* _Exercise objective_: Check each line of the material below for "joints". Report how many have it, with no other words.

* _Source material_:
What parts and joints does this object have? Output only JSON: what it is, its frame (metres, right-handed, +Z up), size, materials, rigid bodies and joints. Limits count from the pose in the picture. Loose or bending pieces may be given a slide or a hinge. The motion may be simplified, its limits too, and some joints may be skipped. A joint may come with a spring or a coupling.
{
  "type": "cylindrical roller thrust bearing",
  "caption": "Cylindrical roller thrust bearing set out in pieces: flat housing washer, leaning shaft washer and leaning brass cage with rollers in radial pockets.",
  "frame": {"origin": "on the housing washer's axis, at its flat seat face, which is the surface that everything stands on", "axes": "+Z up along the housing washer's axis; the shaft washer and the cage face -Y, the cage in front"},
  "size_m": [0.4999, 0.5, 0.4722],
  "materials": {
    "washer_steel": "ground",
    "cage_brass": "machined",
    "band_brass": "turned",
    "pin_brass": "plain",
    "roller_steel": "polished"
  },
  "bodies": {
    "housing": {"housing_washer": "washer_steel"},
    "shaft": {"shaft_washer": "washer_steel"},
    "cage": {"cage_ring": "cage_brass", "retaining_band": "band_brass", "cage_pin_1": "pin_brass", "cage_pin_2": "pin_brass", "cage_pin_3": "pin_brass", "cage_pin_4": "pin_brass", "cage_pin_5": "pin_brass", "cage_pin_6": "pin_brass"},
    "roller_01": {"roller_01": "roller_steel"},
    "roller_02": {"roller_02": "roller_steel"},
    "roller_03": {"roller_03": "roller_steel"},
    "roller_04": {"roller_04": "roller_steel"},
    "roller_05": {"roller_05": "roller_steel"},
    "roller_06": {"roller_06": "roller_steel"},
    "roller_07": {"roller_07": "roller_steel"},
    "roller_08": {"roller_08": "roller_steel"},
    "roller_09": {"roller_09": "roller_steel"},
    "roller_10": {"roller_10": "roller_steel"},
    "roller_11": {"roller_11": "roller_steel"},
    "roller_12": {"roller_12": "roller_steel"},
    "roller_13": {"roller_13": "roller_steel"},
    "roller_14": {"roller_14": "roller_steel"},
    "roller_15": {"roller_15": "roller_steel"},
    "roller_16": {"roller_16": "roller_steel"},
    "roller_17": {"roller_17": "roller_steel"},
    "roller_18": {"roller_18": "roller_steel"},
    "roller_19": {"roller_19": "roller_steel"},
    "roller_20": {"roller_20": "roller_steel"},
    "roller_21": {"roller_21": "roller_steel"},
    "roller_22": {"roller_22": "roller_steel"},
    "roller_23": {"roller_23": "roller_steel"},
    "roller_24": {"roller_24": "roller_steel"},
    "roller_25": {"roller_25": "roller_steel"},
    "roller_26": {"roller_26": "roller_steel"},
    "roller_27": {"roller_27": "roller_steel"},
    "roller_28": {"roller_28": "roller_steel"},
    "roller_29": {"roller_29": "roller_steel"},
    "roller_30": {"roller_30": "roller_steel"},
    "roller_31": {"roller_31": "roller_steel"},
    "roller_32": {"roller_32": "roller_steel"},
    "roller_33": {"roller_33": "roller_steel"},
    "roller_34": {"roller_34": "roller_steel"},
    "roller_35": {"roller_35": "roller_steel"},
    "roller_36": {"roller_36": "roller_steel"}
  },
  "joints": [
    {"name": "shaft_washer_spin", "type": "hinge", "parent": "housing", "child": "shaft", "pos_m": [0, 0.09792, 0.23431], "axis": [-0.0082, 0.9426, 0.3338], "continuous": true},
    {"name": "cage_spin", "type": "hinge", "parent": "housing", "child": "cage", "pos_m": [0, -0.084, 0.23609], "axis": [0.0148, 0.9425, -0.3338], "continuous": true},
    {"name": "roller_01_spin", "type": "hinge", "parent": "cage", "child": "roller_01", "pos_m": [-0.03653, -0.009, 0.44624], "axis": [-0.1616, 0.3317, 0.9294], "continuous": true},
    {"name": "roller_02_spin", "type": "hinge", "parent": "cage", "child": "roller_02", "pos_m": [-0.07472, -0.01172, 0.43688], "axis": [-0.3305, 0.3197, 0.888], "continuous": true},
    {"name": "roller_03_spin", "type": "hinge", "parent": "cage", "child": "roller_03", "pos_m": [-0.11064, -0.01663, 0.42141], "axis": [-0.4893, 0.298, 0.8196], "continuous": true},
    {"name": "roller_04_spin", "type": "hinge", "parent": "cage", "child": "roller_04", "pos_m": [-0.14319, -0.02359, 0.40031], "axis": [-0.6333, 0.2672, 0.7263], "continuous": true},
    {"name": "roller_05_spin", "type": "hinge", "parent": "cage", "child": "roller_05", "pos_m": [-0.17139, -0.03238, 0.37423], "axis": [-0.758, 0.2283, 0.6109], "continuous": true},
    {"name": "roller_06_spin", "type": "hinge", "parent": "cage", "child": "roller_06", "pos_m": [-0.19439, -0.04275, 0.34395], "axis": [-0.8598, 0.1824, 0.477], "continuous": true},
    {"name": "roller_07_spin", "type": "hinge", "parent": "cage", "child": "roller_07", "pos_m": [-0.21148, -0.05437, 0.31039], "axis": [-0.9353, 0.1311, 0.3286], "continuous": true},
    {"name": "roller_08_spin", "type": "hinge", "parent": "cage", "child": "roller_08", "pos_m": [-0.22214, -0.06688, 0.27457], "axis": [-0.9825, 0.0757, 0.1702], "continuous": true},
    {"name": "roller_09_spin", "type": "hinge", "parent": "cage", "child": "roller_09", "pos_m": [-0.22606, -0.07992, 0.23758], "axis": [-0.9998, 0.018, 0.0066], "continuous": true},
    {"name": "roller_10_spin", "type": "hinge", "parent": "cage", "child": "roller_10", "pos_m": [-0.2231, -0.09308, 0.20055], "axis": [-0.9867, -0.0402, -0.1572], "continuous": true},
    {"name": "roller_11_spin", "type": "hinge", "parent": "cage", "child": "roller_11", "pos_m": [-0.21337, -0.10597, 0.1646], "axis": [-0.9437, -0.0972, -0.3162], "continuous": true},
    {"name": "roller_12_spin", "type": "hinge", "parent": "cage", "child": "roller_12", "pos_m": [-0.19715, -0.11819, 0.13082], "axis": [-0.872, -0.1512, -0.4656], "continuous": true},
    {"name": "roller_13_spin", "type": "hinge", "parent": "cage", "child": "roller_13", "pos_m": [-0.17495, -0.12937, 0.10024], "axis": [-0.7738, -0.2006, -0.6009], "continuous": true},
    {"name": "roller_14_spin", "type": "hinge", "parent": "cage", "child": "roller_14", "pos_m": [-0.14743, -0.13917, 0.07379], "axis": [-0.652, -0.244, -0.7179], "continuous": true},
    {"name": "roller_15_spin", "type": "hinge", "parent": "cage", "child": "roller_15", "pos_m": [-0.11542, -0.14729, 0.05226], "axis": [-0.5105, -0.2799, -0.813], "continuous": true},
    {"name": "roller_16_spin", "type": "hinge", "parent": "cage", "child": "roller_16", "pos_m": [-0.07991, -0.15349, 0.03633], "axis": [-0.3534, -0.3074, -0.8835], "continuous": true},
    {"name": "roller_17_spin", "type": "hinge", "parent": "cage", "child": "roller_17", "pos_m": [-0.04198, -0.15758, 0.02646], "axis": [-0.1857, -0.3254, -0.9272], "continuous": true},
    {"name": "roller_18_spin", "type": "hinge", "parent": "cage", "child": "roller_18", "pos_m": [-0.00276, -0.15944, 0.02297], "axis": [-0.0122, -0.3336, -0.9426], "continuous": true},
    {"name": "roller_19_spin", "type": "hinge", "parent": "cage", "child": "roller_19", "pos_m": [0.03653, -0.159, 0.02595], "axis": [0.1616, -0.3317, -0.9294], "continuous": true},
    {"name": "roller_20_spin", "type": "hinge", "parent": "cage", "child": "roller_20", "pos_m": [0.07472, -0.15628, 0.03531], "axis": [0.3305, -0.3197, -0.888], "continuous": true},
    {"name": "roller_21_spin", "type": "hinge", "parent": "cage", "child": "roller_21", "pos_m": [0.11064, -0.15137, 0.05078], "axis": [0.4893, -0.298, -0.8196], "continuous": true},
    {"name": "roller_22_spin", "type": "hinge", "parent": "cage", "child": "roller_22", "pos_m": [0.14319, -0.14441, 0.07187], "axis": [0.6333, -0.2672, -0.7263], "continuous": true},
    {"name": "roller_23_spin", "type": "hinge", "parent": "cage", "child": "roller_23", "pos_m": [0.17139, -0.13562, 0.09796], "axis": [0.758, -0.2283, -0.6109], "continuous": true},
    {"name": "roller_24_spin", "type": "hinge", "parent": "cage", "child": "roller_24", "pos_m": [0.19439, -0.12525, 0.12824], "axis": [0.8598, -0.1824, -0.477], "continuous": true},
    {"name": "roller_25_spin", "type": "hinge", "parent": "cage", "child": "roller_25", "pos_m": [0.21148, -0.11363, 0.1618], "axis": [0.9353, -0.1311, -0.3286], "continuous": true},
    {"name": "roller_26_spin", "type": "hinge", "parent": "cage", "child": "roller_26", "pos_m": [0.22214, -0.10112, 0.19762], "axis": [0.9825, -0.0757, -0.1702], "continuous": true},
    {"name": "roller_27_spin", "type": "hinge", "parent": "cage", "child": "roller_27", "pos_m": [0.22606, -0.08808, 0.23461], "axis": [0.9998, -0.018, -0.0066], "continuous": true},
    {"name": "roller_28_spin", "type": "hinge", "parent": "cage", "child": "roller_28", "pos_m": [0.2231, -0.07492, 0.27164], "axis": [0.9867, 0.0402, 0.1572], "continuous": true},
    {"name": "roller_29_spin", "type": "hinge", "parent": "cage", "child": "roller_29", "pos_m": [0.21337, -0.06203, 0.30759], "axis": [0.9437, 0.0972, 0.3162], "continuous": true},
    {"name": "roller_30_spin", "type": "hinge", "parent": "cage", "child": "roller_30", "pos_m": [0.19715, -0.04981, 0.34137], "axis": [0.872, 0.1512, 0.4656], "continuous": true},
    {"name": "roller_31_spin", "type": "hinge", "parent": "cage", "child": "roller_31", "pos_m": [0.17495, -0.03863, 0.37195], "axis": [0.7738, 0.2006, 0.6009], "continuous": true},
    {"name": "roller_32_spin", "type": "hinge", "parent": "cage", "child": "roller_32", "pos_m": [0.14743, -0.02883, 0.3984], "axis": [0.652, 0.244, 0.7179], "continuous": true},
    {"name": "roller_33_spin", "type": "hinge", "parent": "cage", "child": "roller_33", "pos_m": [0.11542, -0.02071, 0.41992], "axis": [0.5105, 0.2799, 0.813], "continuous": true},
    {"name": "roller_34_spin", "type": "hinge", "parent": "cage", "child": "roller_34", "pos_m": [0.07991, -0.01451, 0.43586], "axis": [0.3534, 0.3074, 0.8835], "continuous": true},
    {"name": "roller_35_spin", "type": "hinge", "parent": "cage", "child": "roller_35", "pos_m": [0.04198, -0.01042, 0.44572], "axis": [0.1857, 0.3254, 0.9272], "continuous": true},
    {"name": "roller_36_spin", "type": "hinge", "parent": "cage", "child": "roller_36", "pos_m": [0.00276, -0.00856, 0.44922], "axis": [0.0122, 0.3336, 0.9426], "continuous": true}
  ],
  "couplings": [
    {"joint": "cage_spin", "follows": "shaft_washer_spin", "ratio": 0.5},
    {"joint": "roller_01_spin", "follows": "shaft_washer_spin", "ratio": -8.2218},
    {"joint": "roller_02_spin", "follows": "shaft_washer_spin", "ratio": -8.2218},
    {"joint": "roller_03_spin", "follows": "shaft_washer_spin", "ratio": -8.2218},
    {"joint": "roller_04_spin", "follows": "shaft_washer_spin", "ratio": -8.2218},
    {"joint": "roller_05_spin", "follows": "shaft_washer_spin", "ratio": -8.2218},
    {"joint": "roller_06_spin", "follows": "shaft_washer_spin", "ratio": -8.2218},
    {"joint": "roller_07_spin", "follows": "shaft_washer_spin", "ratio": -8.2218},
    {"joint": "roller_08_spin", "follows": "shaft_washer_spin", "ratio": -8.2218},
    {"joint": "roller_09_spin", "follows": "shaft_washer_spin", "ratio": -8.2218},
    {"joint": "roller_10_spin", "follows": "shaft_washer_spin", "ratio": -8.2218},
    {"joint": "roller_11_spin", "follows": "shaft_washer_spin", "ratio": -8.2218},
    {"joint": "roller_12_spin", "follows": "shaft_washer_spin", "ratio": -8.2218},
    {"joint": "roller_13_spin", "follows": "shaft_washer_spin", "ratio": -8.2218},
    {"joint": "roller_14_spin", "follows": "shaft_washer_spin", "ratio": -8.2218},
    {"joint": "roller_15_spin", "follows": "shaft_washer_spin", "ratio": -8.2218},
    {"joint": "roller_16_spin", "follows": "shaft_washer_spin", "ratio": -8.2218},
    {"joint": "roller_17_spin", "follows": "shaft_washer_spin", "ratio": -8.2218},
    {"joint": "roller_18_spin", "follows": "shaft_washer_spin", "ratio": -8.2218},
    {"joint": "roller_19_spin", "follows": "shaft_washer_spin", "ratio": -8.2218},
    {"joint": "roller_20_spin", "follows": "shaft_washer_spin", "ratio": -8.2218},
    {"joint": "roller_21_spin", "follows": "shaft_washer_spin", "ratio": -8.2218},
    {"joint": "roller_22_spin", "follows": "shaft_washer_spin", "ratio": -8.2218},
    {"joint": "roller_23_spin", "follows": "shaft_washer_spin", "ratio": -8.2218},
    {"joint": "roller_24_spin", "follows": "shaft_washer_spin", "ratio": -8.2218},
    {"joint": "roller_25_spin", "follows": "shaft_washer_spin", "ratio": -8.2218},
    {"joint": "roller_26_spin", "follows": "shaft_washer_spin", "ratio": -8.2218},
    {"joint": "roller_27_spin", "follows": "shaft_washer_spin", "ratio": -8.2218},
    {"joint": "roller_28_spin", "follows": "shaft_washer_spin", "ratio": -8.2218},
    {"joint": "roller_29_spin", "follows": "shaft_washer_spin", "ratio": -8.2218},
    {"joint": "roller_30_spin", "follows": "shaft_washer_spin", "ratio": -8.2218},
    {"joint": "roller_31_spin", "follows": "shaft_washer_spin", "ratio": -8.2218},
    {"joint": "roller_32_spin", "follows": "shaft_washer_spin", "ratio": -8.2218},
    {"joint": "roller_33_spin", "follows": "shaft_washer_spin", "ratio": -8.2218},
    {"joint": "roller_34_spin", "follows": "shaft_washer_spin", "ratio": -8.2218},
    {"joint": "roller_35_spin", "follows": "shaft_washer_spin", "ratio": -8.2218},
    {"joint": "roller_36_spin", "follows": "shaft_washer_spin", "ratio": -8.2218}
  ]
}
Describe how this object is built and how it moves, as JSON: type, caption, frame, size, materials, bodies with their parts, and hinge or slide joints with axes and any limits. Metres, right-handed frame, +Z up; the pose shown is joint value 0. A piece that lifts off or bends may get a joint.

* _The result_: 3